Your objective. Identify every line containing the word "Blender" and reproduce each one.

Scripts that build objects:

---+---

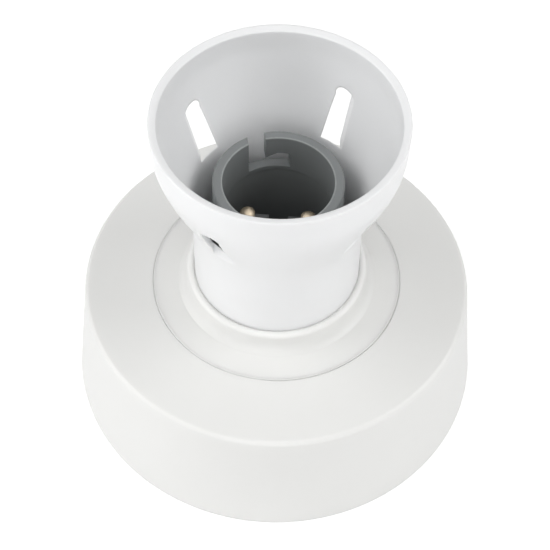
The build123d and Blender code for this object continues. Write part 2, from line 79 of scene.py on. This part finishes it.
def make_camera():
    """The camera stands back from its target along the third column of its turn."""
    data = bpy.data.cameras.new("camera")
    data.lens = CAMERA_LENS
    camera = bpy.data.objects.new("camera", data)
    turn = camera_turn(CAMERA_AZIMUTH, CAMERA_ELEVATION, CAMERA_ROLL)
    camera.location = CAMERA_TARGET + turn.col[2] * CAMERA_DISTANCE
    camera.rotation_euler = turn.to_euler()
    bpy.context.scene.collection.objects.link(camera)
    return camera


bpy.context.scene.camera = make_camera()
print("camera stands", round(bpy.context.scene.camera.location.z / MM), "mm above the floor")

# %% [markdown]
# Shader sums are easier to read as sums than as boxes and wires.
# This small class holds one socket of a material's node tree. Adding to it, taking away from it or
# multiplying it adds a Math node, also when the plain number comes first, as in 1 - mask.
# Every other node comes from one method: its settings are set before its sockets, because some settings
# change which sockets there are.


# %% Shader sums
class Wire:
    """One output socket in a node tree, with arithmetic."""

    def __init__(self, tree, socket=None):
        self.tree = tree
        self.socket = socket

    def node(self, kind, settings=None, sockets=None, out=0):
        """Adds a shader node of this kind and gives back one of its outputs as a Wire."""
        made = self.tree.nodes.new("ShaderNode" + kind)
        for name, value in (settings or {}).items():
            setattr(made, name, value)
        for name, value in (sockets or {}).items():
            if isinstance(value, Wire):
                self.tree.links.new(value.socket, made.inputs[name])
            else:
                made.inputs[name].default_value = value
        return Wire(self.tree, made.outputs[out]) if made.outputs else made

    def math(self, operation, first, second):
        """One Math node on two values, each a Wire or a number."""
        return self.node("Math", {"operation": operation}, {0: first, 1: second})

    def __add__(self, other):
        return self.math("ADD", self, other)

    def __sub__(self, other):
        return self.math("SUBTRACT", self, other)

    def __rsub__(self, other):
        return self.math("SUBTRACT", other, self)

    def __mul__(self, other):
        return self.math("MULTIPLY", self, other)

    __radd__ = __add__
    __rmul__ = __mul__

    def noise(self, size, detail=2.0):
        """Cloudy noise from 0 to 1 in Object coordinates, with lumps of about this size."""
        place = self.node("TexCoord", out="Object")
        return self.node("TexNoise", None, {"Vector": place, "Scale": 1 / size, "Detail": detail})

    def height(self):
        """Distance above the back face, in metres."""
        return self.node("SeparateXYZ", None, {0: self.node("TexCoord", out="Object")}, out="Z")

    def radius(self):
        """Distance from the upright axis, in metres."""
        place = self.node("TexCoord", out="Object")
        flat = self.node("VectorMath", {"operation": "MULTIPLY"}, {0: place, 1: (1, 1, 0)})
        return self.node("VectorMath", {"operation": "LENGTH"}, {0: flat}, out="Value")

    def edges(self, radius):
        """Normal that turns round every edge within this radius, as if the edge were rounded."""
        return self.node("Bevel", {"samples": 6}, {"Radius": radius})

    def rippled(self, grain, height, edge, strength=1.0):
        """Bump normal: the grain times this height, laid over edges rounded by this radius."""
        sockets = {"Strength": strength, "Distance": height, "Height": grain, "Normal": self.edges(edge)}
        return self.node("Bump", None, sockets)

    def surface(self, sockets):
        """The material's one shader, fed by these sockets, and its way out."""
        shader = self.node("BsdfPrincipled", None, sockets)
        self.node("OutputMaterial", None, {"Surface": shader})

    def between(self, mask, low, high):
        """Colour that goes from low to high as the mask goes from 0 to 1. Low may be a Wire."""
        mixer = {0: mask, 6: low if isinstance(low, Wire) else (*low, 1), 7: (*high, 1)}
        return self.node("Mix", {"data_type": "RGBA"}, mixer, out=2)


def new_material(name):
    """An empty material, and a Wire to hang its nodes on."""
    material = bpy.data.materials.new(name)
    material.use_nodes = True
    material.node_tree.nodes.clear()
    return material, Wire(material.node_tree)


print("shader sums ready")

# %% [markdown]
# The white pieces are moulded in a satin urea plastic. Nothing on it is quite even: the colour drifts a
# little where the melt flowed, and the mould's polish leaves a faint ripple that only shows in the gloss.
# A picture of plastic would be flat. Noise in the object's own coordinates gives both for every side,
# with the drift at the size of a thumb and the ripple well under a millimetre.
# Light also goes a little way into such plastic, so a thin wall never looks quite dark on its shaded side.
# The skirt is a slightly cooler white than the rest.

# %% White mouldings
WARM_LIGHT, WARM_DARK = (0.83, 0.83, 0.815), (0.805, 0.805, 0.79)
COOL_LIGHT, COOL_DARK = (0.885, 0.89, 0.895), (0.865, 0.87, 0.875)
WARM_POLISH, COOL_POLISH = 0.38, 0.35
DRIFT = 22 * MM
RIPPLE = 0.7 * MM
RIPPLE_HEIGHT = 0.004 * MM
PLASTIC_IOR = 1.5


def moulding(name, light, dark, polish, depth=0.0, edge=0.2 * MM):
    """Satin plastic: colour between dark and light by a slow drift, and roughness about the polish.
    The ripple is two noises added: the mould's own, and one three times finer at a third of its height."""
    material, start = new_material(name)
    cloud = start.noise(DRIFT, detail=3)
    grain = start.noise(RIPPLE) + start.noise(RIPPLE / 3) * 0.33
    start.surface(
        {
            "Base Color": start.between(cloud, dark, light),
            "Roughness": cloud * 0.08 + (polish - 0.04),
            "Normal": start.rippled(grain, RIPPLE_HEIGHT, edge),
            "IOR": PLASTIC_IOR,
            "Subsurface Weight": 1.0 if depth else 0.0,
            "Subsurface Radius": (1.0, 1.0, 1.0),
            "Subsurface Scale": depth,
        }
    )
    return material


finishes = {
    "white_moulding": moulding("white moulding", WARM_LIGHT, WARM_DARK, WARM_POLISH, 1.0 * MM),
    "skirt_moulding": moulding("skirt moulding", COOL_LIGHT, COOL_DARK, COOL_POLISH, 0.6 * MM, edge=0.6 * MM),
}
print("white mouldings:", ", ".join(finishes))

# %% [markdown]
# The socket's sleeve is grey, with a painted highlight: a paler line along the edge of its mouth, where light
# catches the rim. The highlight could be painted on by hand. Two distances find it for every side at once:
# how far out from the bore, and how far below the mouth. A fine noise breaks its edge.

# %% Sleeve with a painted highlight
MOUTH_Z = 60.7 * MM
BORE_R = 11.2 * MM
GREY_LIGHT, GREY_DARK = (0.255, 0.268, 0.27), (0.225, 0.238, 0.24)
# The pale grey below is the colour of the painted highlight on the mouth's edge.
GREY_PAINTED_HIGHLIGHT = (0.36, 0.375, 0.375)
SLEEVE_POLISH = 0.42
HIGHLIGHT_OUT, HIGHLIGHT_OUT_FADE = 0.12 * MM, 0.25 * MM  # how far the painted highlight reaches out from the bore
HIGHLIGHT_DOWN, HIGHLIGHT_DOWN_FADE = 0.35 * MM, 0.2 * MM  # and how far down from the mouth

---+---

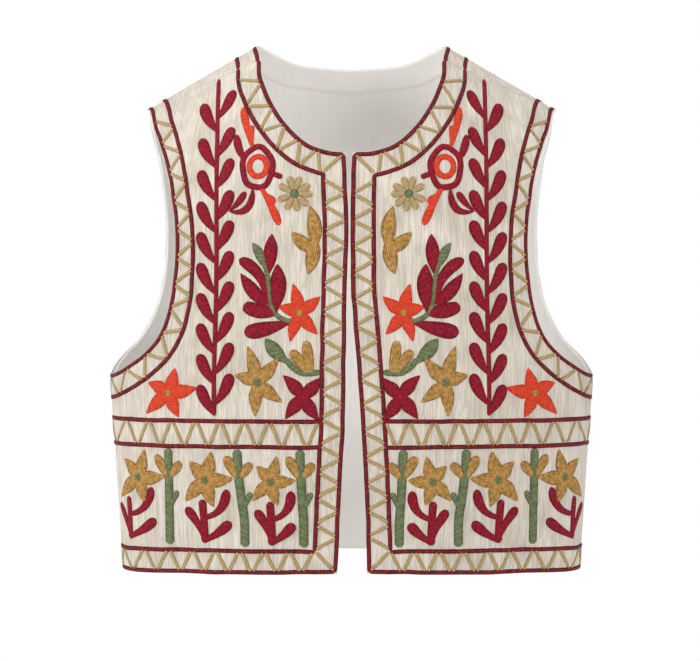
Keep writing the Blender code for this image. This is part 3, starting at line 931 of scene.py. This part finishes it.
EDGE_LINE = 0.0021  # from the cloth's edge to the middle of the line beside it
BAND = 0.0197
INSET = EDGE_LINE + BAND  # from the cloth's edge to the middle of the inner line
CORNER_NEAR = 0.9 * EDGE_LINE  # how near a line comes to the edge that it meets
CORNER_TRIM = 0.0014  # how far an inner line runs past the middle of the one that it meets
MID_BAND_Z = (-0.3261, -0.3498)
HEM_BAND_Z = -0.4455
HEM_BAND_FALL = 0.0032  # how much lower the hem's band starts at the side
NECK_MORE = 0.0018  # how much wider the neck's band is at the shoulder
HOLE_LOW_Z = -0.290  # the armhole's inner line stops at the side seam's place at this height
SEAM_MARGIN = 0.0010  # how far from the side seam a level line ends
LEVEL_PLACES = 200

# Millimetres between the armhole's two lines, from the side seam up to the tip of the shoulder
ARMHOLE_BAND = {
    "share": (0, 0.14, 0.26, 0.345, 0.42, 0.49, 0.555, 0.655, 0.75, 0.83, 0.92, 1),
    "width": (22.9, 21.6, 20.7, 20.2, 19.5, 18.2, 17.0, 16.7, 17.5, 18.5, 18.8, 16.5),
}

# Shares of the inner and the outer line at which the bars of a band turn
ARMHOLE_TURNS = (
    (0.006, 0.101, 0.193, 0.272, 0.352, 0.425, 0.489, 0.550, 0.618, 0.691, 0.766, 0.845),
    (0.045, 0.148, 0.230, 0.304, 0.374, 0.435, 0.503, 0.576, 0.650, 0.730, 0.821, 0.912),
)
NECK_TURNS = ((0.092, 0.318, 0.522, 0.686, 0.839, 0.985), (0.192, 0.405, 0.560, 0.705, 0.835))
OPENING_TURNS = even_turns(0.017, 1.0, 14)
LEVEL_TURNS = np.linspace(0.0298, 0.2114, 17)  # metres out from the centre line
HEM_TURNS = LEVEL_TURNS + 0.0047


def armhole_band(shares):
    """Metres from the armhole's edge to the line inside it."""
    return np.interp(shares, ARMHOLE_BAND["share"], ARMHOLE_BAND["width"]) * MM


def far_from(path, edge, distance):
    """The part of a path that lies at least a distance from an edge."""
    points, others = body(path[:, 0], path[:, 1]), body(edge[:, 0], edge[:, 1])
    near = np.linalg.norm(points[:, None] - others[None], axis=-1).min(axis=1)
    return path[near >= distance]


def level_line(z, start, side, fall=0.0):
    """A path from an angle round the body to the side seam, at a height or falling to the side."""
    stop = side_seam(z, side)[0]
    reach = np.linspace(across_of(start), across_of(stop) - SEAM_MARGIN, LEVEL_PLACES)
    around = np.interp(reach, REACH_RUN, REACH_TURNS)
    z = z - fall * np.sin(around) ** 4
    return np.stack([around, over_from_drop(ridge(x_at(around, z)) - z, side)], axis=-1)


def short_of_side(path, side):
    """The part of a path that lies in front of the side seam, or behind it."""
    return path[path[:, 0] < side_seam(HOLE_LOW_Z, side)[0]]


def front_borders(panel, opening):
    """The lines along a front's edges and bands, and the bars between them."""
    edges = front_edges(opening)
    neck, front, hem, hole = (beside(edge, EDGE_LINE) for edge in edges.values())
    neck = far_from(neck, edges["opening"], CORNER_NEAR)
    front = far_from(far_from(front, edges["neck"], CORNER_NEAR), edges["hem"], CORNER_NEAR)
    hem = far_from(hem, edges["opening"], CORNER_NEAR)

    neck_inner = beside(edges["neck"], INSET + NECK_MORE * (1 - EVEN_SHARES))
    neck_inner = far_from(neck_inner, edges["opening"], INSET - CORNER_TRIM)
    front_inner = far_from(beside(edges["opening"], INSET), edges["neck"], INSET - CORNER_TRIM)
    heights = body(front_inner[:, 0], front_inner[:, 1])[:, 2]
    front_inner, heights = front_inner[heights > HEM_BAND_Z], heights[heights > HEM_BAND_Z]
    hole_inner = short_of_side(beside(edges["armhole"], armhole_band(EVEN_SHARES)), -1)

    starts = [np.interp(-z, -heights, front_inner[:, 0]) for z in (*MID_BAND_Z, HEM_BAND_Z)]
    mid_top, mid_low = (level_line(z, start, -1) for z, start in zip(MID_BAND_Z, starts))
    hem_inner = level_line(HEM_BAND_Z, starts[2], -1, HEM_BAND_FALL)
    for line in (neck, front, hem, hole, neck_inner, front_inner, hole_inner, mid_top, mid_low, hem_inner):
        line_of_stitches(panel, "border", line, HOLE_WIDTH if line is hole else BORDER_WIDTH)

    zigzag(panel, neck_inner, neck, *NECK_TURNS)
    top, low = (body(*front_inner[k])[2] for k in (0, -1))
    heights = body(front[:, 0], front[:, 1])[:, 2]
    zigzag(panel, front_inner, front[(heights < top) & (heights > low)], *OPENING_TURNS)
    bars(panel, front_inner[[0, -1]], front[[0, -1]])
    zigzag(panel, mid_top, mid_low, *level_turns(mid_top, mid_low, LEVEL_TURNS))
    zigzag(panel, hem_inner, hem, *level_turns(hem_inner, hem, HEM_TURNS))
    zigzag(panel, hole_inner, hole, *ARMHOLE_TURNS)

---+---

The output.
The build123d and Blender code for this object continues. Write part 2, from line 79 of scene.py on. This part finishes it.
Keep writing the Blender code for this image. This is part 3, starting at line 931 of scene.py. This part finishes it.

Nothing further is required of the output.